Exercise: What is to be transcribed is the run of lines opening with the one that has "hide_parts(*nodes)" and closing with the one that has "return light", and only that run, exactly.

Source excerpt:
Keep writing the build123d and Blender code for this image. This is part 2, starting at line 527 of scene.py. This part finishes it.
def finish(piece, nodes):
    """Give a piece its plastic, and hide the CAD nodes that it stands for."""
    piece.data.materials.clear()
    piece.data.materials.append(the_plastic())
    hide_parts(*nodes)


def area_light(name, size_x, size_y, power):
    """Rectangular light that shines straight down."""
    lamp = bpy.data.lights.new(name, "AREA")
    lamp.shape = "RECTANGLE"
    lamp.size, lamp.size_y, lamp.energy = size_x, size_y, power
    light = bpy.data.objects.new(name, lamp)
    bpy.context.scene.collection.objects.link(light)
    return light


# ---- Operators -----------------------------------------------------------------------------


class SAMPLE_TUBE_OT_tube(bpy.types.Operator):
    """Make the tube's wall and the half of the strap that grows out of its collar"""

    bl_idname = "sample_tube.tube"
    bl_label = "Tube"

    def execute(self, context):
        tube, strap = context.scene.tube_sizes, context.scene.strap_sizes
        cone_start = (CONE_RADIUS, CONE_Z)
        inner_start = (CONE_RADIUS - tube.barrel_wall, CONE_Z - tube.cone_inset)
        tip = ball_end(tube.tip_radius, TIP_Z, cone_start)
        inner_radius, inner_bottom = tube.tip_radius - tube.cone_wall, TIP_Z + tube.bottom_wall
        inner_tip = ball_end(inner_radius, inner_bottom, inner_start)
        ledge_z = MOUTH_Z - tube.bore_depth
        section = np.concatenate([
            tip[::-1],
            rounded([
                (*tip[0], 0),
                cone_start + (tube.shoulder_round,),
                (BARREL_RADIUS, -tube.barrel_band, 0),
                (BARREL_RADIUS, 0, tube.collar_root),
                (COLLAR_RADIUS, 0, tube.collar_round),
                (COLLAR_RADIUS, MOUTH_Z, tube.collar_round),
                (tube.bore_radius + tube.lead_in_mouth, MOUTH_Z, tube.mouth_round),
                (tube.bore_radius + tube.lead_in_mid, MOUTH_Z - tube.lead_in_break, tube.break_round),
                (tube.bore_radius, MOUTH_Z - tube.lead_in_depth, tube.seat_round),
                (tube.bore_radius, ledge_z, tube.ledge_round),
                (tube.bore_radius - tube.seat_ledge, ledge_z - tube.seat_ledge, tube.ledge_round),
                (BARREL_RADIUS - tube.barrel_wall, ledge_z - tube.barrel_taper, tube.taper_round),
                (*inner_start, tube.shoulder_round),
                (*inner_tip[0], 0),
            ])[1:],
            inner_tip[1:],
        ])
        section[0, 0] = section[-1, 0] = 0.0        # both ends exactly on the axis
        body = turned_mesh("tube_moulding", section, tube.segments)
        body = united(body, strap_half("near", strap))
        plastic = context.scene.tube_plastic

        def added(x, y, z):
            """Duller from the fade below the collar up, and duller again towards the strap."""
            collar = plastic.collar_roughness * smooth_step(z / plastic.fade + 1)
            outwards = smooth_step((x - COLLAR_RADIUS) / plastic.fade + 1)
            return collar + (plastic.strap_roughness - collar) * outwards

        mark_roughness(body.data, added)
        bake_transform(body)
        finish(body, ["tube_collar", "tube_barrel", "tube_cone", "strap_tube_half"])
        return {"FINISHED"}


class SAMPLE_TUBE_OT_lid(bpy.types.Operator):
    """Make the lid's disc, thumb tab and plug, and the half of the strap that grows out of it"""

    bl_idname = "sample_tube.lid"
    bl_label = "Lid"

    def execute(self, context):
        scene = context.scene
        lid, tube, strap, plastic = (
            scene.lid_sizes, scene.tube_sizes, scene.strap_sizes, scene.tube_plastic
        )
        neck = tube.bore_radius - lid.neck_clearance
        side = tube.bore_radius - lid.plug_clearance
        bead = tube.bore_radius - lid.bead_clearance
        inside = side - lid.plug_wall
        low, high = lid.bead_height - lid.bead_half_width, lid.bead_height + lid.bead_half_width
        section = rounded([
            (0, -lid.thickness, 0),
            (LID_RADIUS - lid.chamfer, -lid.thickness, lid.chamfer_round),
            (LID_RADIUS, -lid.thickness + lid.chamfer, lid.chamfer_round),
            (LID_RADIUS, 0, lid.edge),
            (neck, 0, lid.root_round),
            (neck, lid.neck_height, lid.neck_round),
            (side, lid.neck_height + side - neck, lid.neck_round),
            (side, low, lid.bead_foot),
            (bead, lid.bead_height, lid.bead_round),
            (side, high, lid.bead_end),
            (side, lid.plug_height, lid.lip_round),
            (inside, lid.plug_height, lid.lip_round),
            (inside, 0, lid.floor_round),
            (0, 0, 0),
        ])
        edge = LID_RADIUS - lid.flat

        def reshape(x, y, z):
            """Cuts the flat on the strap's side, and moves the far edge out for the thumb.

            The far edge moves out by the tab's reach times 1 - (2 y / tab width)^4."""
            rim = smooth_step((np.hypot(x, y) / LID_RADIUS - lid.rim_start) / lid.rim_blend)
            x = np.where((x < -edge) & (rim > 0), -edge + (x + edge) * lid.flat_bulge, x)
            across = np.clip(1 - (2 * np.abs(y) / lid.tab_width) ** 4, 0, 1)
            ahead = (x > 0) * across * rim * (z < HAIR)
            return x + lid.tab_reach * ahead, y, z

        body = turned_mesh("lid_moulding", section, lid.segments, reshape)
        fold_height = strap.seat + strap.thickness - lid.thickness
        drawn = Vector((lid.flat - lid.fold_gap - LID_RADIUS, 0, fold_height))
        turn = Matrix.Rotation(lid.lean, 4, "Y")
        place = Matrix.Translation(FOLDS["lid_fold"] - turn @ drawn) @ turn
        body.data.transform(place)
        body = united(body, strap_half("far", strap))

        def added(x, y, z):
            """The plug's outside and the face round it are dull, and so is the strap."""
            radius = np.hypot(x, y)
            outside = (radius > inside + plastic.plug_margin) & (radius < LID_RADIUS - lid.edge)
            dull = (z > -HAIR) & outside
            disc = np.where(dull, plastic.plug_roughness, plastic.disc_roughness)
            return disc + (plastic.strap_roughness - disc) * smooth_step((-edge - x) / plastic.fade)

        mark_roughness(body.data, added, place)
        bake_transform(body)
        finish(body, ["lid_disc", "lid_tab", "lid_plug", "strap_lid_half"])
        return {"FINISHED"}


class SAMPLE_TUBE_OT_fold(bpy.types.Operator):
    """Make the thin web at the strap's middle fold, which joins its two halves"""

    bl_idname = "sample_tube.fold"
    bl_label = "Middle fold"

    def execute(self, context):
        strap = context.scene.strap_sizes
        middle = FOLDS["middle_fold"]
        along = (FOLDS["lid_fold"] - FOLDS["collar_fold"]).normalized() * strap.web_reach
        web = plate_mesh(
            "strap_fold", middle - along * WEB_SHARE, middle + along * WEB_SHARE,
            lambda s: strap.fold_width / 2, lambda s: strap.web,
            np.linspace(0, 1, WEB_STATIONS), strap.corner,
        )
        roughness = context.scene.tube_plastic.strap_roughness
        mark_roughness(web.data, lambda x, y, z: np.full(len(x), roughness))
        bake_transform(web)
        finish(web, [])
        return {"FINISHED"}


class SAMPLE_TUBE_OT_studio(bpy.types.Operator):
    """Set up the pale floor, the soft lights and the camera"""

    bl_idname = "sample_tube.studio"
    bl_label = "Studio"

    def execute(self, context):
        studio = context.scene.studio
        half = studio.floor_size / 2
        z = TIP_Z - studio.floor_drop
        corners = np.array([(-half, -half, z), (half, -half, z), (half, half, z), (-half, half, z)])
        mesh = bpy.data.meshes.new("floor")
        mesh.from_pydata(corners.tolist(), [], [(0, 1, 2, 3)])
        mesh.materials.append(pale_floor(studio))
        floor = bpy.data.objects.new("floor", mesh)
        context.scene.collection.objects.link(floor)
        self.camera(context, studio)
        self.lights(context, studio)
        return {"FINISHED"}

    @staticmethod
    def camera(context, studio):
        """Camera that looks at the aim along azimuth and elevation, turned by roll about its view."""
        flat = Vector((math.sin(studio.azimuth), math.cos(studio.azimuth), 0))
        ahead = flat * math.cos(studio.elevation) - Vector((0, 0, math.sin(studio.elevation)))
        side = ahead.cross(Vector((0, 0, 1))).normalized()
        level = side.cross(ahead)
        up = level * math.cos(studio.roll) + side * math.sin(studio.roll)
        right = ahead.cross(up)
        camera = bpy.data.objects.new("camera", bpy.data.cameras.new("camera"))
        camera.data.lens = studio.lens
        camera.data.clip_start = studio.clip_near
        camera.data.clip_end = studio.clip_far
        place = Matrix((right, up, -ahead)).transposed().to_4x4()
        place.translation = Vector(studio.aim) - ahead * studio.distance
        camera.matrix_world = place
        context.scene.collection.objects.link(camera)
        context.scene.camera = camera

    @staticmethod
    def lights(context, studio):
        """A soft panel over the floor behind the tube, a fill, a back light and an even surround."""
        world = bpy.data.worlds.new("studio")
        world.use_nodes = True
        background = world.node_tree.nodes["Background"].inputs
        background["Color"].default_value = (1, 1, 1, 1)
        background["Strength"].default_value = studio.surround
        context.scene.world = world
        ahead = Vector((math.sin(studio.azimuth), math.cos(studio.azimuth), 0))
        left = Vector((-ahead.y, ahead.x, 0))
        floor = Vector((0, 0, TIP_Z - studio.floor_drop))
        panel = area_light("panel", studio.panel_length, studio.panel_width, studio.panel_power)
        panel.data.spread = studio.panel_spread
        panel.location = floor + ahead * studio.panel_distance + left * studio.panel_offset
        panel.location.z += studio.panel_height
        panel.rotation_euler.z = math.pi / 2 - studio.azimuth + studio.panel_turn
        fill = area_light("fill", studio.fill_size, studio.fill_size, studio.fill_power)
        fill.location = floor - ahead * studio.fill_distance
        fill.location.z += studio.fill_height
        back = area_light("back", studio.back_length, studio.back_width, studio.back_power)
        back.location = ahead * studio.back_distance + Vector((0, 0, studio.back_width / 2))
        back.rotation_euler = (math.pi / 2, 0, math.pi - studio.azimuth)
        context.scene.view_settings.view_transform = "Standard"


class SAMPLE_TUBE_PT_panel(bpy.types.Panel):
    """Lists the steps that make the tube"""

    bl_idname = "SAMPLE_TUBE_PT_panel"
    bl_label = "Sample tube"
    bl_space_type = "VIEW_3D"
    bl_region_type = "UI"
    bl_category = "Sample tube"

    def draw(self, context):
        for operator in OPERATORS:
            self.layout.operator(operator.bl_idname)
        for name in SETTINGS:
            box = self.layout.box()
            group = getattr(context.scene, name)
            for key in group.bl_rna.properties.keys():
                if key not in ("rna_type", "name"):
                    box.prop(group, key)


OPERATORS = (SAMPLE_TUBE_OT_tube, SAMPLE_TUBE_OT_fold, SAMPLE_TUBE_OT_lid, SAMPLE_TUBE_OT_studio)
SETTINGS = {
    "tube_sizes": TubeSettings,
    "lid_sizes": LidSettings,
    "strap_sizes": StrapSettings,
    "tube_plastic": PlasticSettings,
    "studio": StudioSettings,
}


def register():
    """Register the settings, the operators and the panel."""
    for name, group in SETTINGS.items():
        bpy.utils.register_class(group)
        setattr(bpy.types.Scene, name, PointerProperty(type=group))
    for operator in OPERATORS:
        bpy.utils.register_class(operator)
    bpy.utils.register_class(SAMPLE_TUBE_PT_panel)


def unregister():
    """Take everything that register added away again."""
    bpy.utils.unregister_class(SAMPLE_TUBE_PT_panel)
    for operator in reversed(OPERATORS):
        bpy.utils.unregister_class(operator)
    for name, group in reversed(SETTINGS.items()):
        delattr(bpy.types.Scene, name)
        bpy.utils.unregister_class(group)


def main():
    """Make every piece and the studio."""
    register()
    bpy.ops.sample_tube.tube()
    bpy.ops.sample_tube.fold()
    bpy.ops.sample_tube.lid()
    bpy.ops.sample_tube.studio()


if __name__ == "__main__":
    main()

Task answer:
    hide_parts(*nodes)


def area_light(name, size_x, size_y, power):
    """Rectangular light that shines straight down."""
    lamp = bpy.data.lights.new(name, "AREA")
    lamp.shape = "RECTANGLE"
    lamp.size, lamp.size_y, lamp.energy = size_x, size_y, power
    light = bpy.data.objects.new(name, lamp)
    bpy.context.scene.collection.objects.link(light)
    return light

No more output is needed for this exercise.